《东方早报》创刊的时候,记得陆谷孙先生说这份报纸改变了他长期不看报纸的习惯。想起自己十几年前读《经济观察报》、《南方周末》的时候还很年轻。再早一点,要追溯到上个世纪我读《参考消息》、《解放日报》的时候,那时候我还是学生。我记得“参考消息”四个字很好看,原来是集鲁迅的字。我也一直纳闷为什么报纸会叫这个名字,而且“考”字写成“攷”,很长一段时间里我也这么写“考”字。这张报纸几乎全是摘录外国媒体的一些报道,翻译而成,大概由于其中的新闻都不是我们自己报道的,所以取了这么一个名字。
现在我们家订了《新民晚报》《文汇报》和《劳动报》,前两份是我每年都订的。《新民晚报》的副刊《夜光杯》常常有师友们的文章,读来亲切。《文汇报》的副刊《笔会》因为常常有史料掌故可读,对我也颇有裨益,前不久还登了一位作者写的关于《四世同堂》的文章,并附老舍先生手绘的“小羊圈”的地图。我剪下来贴在《四世同堂》的扉页上。《劳动报》是社区发放的,翻翻里面还有整版的“征婚启事”。

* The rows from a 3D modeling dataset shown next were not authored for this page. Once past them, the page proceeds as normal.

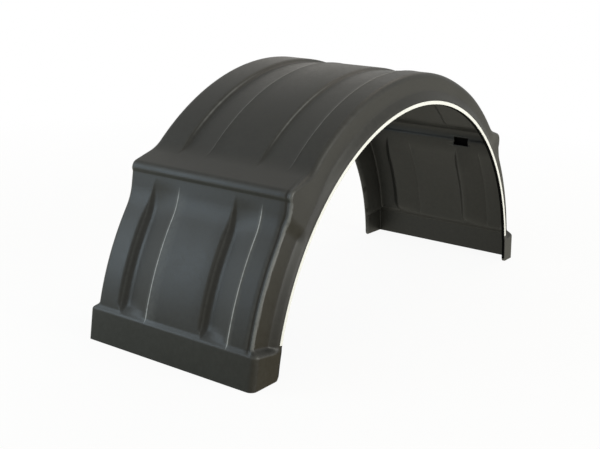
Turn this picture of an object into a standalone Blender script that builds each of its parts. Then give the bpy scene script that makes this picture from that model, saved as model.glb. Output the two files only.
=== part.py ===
# Trailer mudguard: a half-round moulded shell on two box feet, with a white edge trim on its outer rim.
# Metres, +Z up. The front end is at -X, the outer side of the vehicle at -Y, the feet stand on z = 0.
import math

import bmesh
import bpy

# Overall size
LENGTH = 1.280
WIDTH = 0.4668
WALL = 0.0045

# Panels below the ledges: one circle, seen from the side, whose centre lies a little under the floor
FOOT_OUT = 0.006
PANEL_R = LENGTH / 2 - FOOT_OUT
PANEL_Z = -0.0480
MIDDLE_X = -0.0045

# Arch above the ledges: a slightly smaller circle with a higher centre, lower on its two outer bands
ARCH_IN = 0.0107
ARCH_R = PANEL_R - ARCH_IN
ARCH_Z = -0.0250
BAND_STEP = 0.0030

# Ledges above the panels: a sloping top leaves the arch and ends in a raised edge over the riser
FRONT = {
    "start": math.radians(46.0), "ledge": 0.0841, "slope": 0.34, "round": 0.010, "edge": 0.0150,
    "groove": 0.0355, "arch_flare": 0.0, "flare": 0.0085, "flare_above": math.radians(7.0),
}
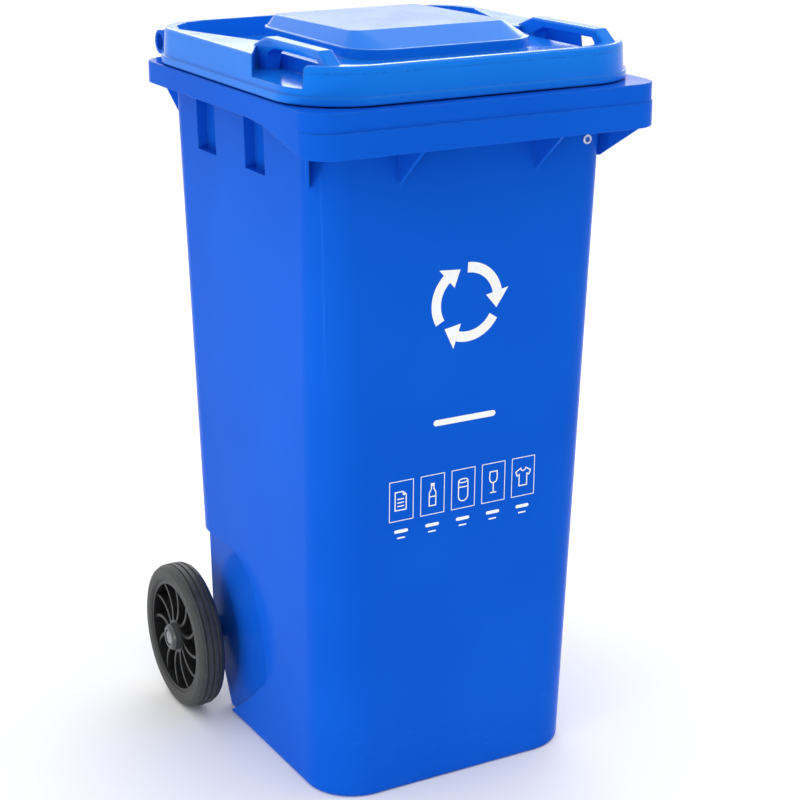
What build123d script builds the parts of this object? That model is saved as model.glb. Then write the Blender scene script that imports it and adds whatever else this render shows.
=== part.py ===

最近封控在家,别说是报纸这种精神食粮,就是正宗的“食粮”都很难运到,已经近一个月没有看到报纸了。家里的报纸都是前几个月的旧报纸,堆在厨房间。正好这些天被迫下厨,旧报纸反而有了用武之地。铺在地上,摊在台子上,饭后报纸一撸,台子干干净净。长时间来,我们家的报纸都是派这个用处的,已成一种生活习惯。今天看看旧报纸要用完了。叹息一声“没有报纸了”。
“新闻是历史的草稿”,“新闻就像鲜鱼”,一定要真实,一定要新鲜,报纸又叫“新闻纸”不光光是今人,就是后人也要读。据说新闻系学生的一项训练就是翻旧报纸。很怀念以前的报摊,放学的时候总是听到他们的叫声“夜报夜报,夜报夜报”。我印象最深的是南京路沈大成对面的报摊,还有工人文化宫边上的报摊,卖报纸的人右手食指上会套一个“指套”,分起报纸来方便。
记得以前上海三大报的报头都是黑色的,只有在春节、国庆等节日才是红色。忽然一天,报纸的报头每天都是红色了,据说成本大大提高了,真为了这三四个红字不计一切代价。